If the military was to provide such evidence, it might appear on the new website, defesamoz.info, offering news on the conflict from a pro-Mozambican government perspective, which was unveiled last week. The site is slick, and portrays the military as an effective counterinsurgency force, but the Defence Ministry has denied any connection to the project. Instead, it appears to be a semi-official propaganda effort. ICG’s Pigou commented that the site’s commitment to a strict security lens “suggests that human security priorities [in Cabo Delgado] will, for the moment at least, remain relegated” to the background of government messaging. It is not immediately clear who the public relations move is directed towards, but the message being broadcast is that the war in Cabo Delgado can be won with the hard power at the military’s disposal.
On the international assistance front, the prospect of military support for Mozambique in Cabo Delgado has become a political issue in Portugal. Portuguese foreign minister Augusto Santos Silva told reporters that Portugal is already working closely with Mozambique to assist counterinsurgency efforts from afar (Platforma, 16 June 2020). The opposition PSD, however, called for Portugal to deploy troops to Cabo Delgado as part of a mission organized by the UN or another multilateral body.

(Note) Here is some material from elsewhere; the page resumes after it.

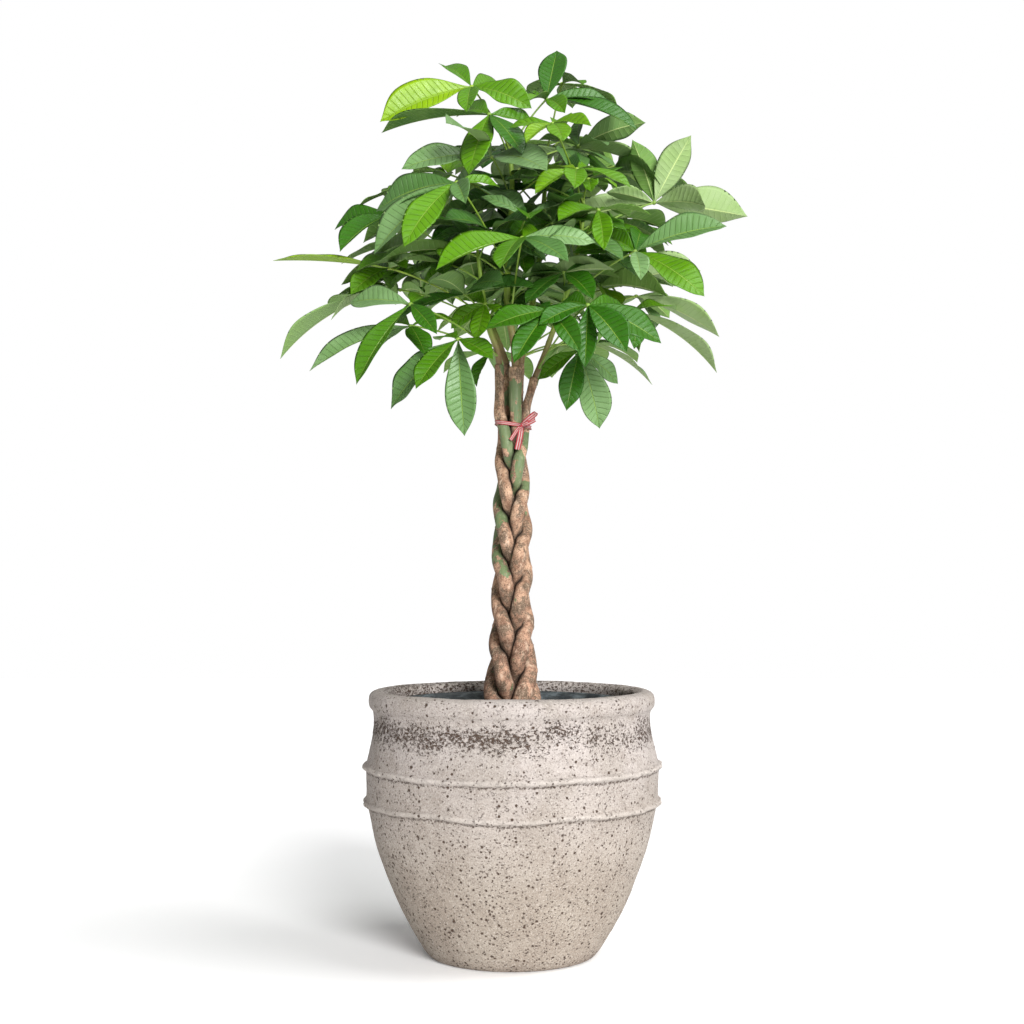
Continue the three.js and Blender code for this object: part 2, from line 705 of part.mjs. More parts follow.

Closer to home, Tanzania’s ambassador to Mozambique, Rajabu Luhwavi, disputed charges that his country has been negligent in assisting Mozambique’s counterinsurgency effort (VOA, 19 June 2020). Tanzania’s silence on the issue, especially as it heads SADC, has been puzzling. Describing cooperation between the two countries, Luhwavi said, “we are trying to work together with the [Mozambican] government, and along the border we carry out joint operations with the participation of different defense and security forces.” The Mozambican government told a reporter that support is welcomed, but it remains the Mozambican state’s primary responsibility to defend itself. This prioritization of sovereignty aligns with a report from a contact claiming that the Mozambican government is slowing down processes to facilitate regional and international support in the fight against insurgents.
Finally, a report emerged last week in Africa Monitor of growing tension between Mozambican police (and specifically the paramilitary Unidade de Intervencao Rapida), who have been the lead agency in the government’s counterinsurgency effort and have done some of the sharpest fighting of the conflict, and the Mozambican military, which is dissatisfied at being cut out of the potentially lucrative contracts associated with the conflict (Africa Monitor, 12 June 2020). Specifically, DAG’s contract is with the police, rather than the military, which rankles when there has been so little investment in the military’s own meager helicopter fleet.
The military may complain, but their stature has not grown during the Nyusi administration. As Joseph Hanlon points out, Nyusi named Jaime Neto, who has neither military experience nor great political power, as defence minister this year (The Open University, June 2020). Since the end of Mozambique’s civil war in 1992 necessitated integration of former Renamo fighters into the military, the government’s approach has largely been to limit the military’s role while investing the state’s coercive power in the police, who are more politically reliable. Mozambique is once again integrating Renamo fighters into the state security services, but the Unidade de Intervencao Rapida is not slated to take on any new Renamo officers and is likely to remain Nyusi’s preferred counterinsurgency tool.